[start]

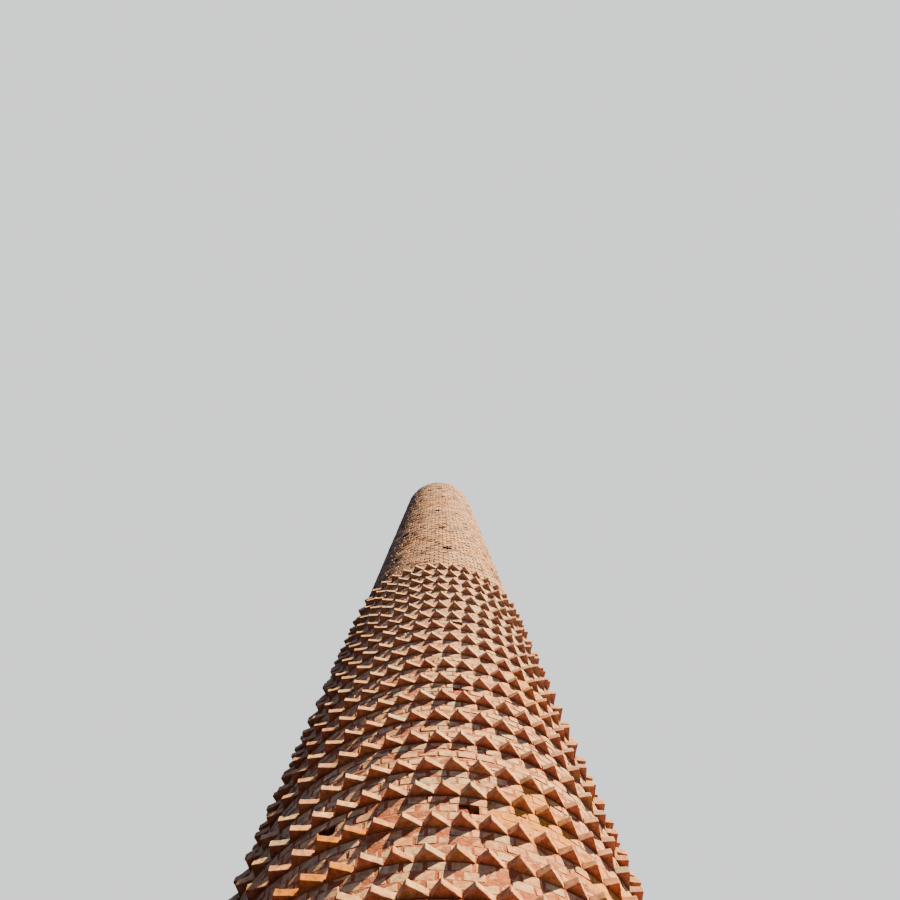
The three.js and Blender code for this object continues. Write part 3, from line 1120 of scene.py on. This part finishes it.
def mortar_rings(bm, levels, columns, radius_at, extra=0.0, split=1):
    """Rings of a mortar body's outer face, each point as deep as its mortar is washed out there."""
    rings = []
    for z, least, most, *bond in levels:
        made = []
        for i in range(columns):
            angle = FRONT + i * 2 * math.pi / columns
            x, y = radius_at(z) * math.cos(angle), radius_at(z) * math.sin(angle)
            behind_brick = bond and (i - split * (bond[0] + 0.5)) % split
            depth = least if behind_brick else mortar_depth(x, y, z, least, most + extra)
            kept = 1 - depth / radius_at(z)
            made.append(bm.verts.new((x * kept, y * kept, z)))
        rings.append(made)
    return rings


def add_bore(bm, outer, low, high):
    """The bore's face, given as (radius, height) at both ends, and the flat ends of the wall round it."""
    inner = [ring(bm, radius, z, len(outer[0])) for radius, z in (low, high)]
    loft(bm, inner, LINING_FACES)
    loft(bm, [inner[0], outer[0]])
    loft(bm, [inner[1], outer[-1]])


def sink_hole(bm, skin, lift, levels, split, course, slot):
    """Pushes a core's face in where a brick is missing."""
    index = lift.courses.index(course)
    foot = lift.courses[index - 1].high if index else course.low - 0.003
    head = lift.courses[index + 1].low if index + 1 < len(lift.courses) else course.high + 0.003
    bands = [i for i in range(len(levels) - 1) if levels[i][0] > foot and levels[i + 1][0] < head]
    columns = split * lift.bricks
    first = round(split * (slot + course.bond - 0.5))
    hole = [skin[band * columns + (first + i) % columns] for band in bands for i in range(split)]
    grown = bmesh.ops.extrude_face_region(bm, geom=hole)["geom"]
    bmesh.ops.delete(bm, geom=hole, context="FACES")
    centre = lift.brick_centre(course, slot)
    corners = [v for v in grown if isinstance(v, bmesh.types.BMVert)]
    bmesh.ops.translate(bm, vec=Vector((-centre.x, -centre.y, 0)).normalized() * HOLE_DEPTH, verts=corners)
    for face in {f for v in corners for f in v.link_faces}:
        face.material_index = HOLE_FACES


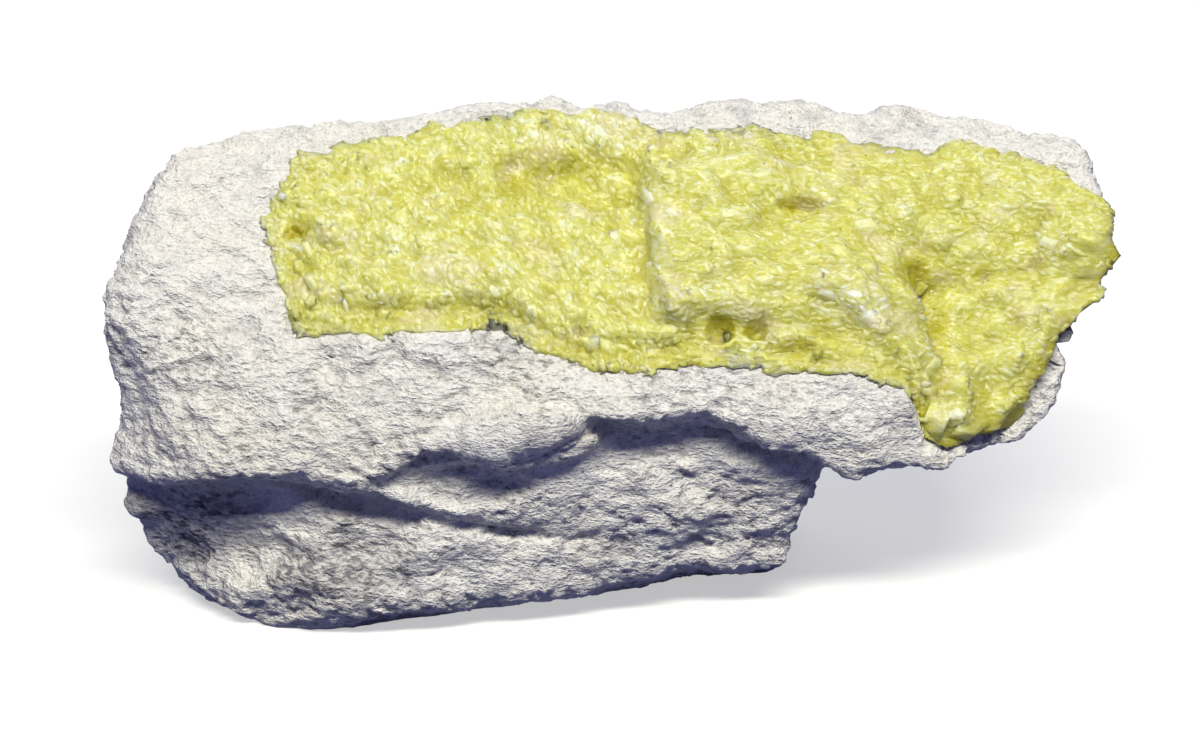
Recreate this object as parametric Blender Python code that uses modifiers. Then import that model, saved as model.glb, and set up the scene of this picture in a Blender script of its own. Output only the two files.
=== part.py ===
"""A hand specimen of native sulfur: a yellow crystalline crust bedded in the sloping front face of a
loose, pale, chalky limestone block. The block stands on a flat broken base. Its right end overhangs,
and two bedding ledges run along its front. Units are metres, +Z is up, and the front faces -Y."""

import math
import random

import bmesh
import bpy
import numpy as np
from mathutils import Matrix, Vector, noise
from mathutils.geometry import delaunay_2d_cdt

MM = 0.001

# The block is a loft through these lines, which run along it from left to right. Each holds points
# (x, y, z) in millimetres, and together they go once round the block: down the front and up the back.
RAILS = {
    "crest": (
        (-42.4, 6, 43.9), (-36, 7, 44.9), (-30, 8, 44.8), (-20, 9, 45.2), (-12, 10, 46.7), (-4, 10, 47.7),
        (4, 11, 45.5), (6.5, 12, 44.5), (10, 14, 44.3), (19, 14, 44.5), (25, 14, 43.8), (33, 14, 43.9),
        (40, 13, 43.3), (45, 11, 42.7), (48.5, 9.5, 41.8), (49.3, 8, 38.2), (51.2, 5, 35.4),
    ),
    "crust_top": (
        (-43.5, 1, 42.4), (-37, 2, 43.7), (-30, 3, 43.6), (-20, 6, 44.6), (-12, 7, 45.7), (-4, 8, 46.0),
        (2, 8, 46.2), (6, 7, 44.4), (8, 6, 44.1), (10, 7, 44.5), (16, 8, 44.4), (20, 8, 43.5),
        (28, 8, 42.1), (32, 8, 41.4), (36, 9, 42.3), (42, 8, 41.5), (46, 6, 40.3), (50, 4, 37.6),
        (51.8, 2.5, 34.5),
    ),
    "crust_foot": (
        (-49.4, -6, 31.5), (-46, -9.8, 30.8), (-40, -11.5, 30.2), (-30, -12, 29.9), (-20, -12.5, 30.1),
        (-10, -12, 30.5), (-8, -12.5, 29.3), (0, -14, 26.5), (5, -13.5, 27.5), (10, -13, 28.2),
        (16, -13.5, 26.9), (23, -13, 27.3), (29.8, -13, 25.3), (30.7, -13.3, 22), (31.4, -13.2, 19.4),
        (33, -13, 18.9),
        (37.5, -11, 18.6), (40.4, -9, 20.1), (44, -6, 23.7), (44.8, -4.5, 27.4), (46.8, -3.5, 29.9),
        (49.4, -3, 30.6),
    ),
    "band": (
        (-47, -8.8, 19.5), (-42, -14, 21.5), (-35, -16, 22.8), (-30, -16.6, 22.8), (-20, -16.6, 24.2),
        (-10, -15.9, 25.6), (-5, -16, 25.9), (0, -16.3, 25.6), (5, -15.8, 25.6), (10, -15.4, 25.8),
        (16, -15, 24), (23, -14.6, 22), (29, -14.2, 20.3), (31.2, -14, 18.2), (33, -13.8, 17.7),
        (37.5, -12.2, 18.3), (41, -9.5, 19), (44.5, -6, 22.3), (45.6, -4, 26.6), (47, -2.8, 29), (49.4, -2.2, 29.9),
    ),
    "lip": (
        (-48.8, -10, 15.3), (-45, -13.5, 16.5), (-40, -16.5, 17.7), (-35, -18, 18.8), (-30, -19, 18.8),
        (-25.5, -19.3, 17.6), (-22, -19, 18.8), (-18, -18.5, 20.9), (-14.5, -18, 21.7), (-10, -17.5, 22.1),
        (-5.5, -17.5, 23), (-4, -17.5, 24.1), (0, -17.3, 24), (4, -17, 23.4), (9, -16.5, 23.8),
        (13.5, -16, 22.4), (15, -15.8, 21), (19, -15.3, 19.8), (22, -15, 18.2), (24.2, -14.8, 17.2),
        (28, -14.5, 18.2), (31, -14.2, 17.5), (34, -13.8, 16.8), (36, -13, 18), (40, -11, 18.2),
        (43, -8.5, 18.9), (45.2, -6, 21.5), (46.2, -3.5, 25.3), (47.5, -2, 28.4), (49.5, -1.5, 29.4),
    ),
    "recess": (
        (-48.2, -9.5, 15), (-45, -13, 16), (-40, -16, 17.2), (-35, -17.5, 18.3), (-30, -18.4, 18.3),
        (-25.5, -18.7, 17.1), (-22, -17.5, 17.9), (-18, -15.4, 19.6), (-14.5, -15.8, 20.2),
        (-10, -16.3, 20.8), (-5.5, -15.9, 21.6), (-3, -14.5, 22.5), (0, -12, 22.3), (4, -11.4, 21.6),
        (9, -11, 22), (13.5, -11, 20.8), (15, -11, 19.6), (19, -10.5, 18.4), (22, -10, 17),
        (24, -9, 16.2), (30, -9, 16.2), (36, -8, 16.5), (40, -6, 17), (43, -4, 17.8), (45.2, -2, 20.3),
        (46.2, 0, 24.5), (47.5, 0, 28),
    ),
    "second_lip": (
        (-48.2, -9, 14.6), (-45, -12.4, 15.4), (-40, -15.5, 16.6), (-35, -17, 17.6), (-30, -17.9, 17.6),
        (-25.5, -18.1, 16.3), (-22, -18, 15.8), (-18, -17.6, 14.8), (-13, -16.8, 13.3), (-7, -15.2, 10.9),
        (-4.5, -14.6, 10.8), (0, -13.6, 13.4), (4, -13.4, 15.5), (9, -12.8, 17.5), (13.5, -12.4, 17.5),
        (15, -12.2, 17), (19.3, -12, 15), (21, -11, 15), (21.7, -8, 15.9), (24, -6, 15.3),
        (30, -6, 15.3), (36, -5, 16), (40, -3.5, 16.6), (43, -1.5, 17.8), (45.2, 0.5, 20.5),
        (46.5, 1.5, 25), (48, 1, 28.3),
    ),
    "groove": (
        (-48.8, -7.5, 14.2), (-44, -10.5, 14.7), (-40, -10.8, 15.6), (-35, -11.8, 16.6),
        (-30, -12.2, 16.6), (-25.5, -12.8, 15.4), (-22, -13.2, 14.2), (-18, -14.4, 13), (-13, -14, 11.8), (-7, -13.6, 10),
        (-4.5, -13.9, 9.6), (0, -13.6, 10.1), (4, -13.3, 12.2), (9, -12.6, 13), (13.5, -12.2, 12.8),
        (17.6, -12, 12), (20.6, -11.2, 11.1), (21.5, -4, 14.8), (24, -3, 14.8), (30, -2.5, 14.8),
        (36, -1.5, 15.5), (40, 0, 16.3), (43, 1.5, 17.8), (45.2, 3, 20.5), (46.7, 3.5, 25.5),
        (47.7, 2.8, 28.3),
    ),
    "bench": (
        (-48.8, -9, 11.5), (-43, -12, 12.1), (-38, -13.4, 12.4), (-32, -15.2, 12.4), (-26, -16.3, 12.3),
        (-20, -16.2, 11.8), (-13, -15.7, 10.9), (-7, -15, 9.6), (-2, -14.3, 8.8), (4, -13.4, 8.9),
        (9, -12.4, 9.6), (14, -11.8, 9.3), (17.4, -11.6, 8.9), (19.9, -11, 8), (20.8, -2, 11),
        (22.4, 1, 14.3), (30, 2, 14.3), (36, 3, 15), (40, 3.5, 16), (43, 4, 18), (45.2, 4.5, 21),
        (46.8, 4.5, 26), (47.6, 3.8, 28.5),
    ),
    "belly": (
        (-45.4, -8.5, 5.2), (-41, -11, 3.4), (-36.5, -13.5, 2.6), (-31, -15.8, 2.1), (-26, -16.3, 2.3),
        (-20, -16, 2.9), (-13, -15.3, 3.2), (-7, -14.5, 3.2), (-2, -13.7, 3.3), (4, -12.8, 3.7),
        (8, -12, 5.6), (12, -11.6, 4.8), (17.4, -11.4, 4.7), (19, -10.9, 4.7), (20, -3, 8),
        (21.4, 3, 13.6), (22, 4.5, 14.2), (30, 5.5, 14.2), (36, 6, 15), (40, 6, 16.2), (43, 6, 18.3),
        (45.2, 6, 21.5), (46.8, 5.5, 26.5), (47.5, 5, 29),
    ),
    "toe": (
        (-40.3, -7, 0), (-37.6, -9.6, 0), (-35, -12.2, 0), (-33, -14.6, 0), (-29, -15.1, 0), (-25, -14.8, 0),
        (-19, -12.5, 0), (-15, -11.5, 0), (-7, -8.3, 0), (-2, -7, 0), (4, -5.4, 0), (8, -2.9, 0),
        (12, -2.9, 0), (17, -2.5, 0), (18.2, -0.5, 0), (19, 2, 6), (20.5, 6, 13.4), (22, 8, 14.2),
        (30, 9, 14.2), (36, 9, 15), (40, 9, 16.5), (43, 8.5, 19), (45.2, 8, 22), (47, 6.5, 27.5),
    ),
    "heel": (
        (-40, 4, 0), (-34, 12, 0), (-20, 15, 0), (0, 16, 0), (12, 14, 0), (18.2, 9, 0), (19.2, 9, 8),
        (21, 13, 12), (30, 14, 12.5), (40, 14, 15), (45, 11, 21), (47.2, 7.5, 29),
    ),
    "back_belly": (
        (-44, 6, 10), (-38, 15, 12), (-25, 20, 14), (-5, 21, 13), (10, 20, 12), (17, 18, 11),
        (21, 18, 15), (32, 19, 18), (42, 16, 22), (47.5, 9, 31),
    ),
    "back_shoulder": (
        (-42.5, 8, 30), (-36, 15, 33), (-22, 18, 34), (0, 19.5, 35), (15, 20, 34), (30, 20, 34),
        (42, 17, 33), (47, 13, 33), (49.5, 8, 33),
    ),
}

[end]

Job
Starting at the first line of the material above, reproduce each line exactly up to and including the line with "return rings".

The answer
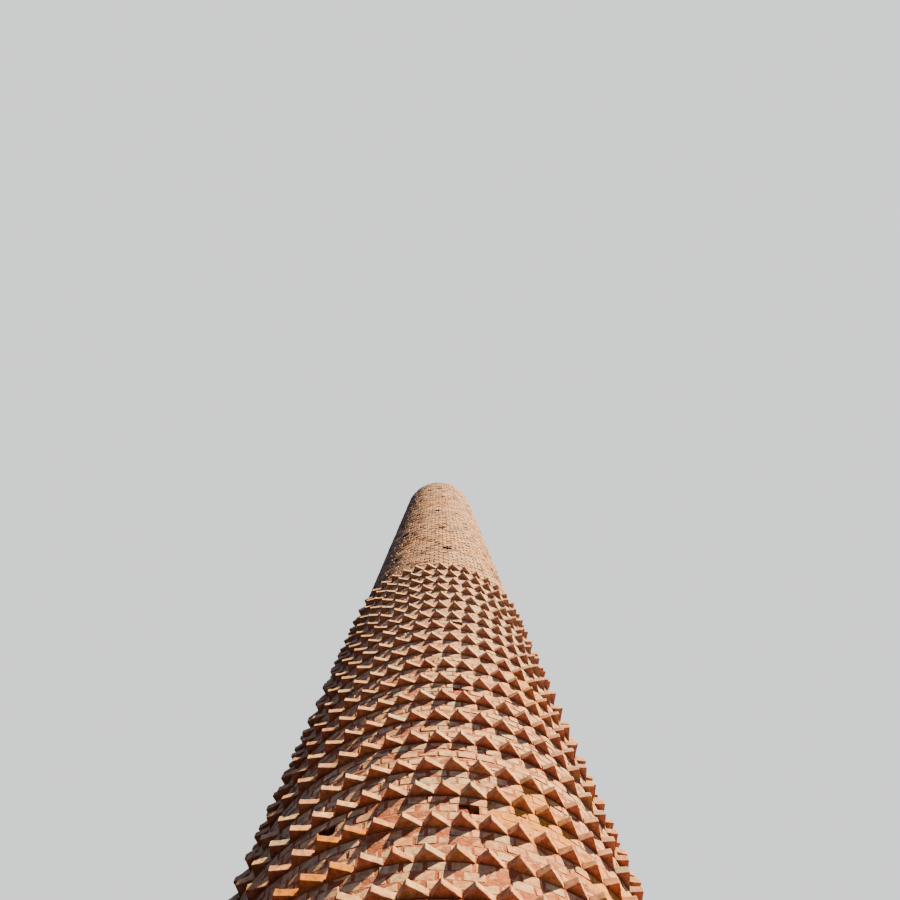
The three.js and Blender code for this object continues. Write part 3, from line 1120 of scene.py on. This part finishes it.
def mortar_rings(bm, levels, columns, radius_at, extra=0.0, split=1):
    """Rings of a mortar body's outer face, each point as deep as its mortar is washed out there."""
    rings = []
    for z, least, most, *bond in levels:
        made = []
        for i in range(columns):
            angle = FRONT + i * 2 * math.pi / columns
            x, y = radius_at(z) * math.cos(angle), radius_at(z) * math.sin(angle)
            behind_brick = bond and (i - split * (bond[0] + 0.5)) % split
            depth = least if behind_brick else mortar_depth(x, y, z, least, most + extra)
            kept = 1 - depth / radius_at(z)
            made.append(bm.verts.new((x * kept, y * kept, z)))
        rings.append(made)
    return rings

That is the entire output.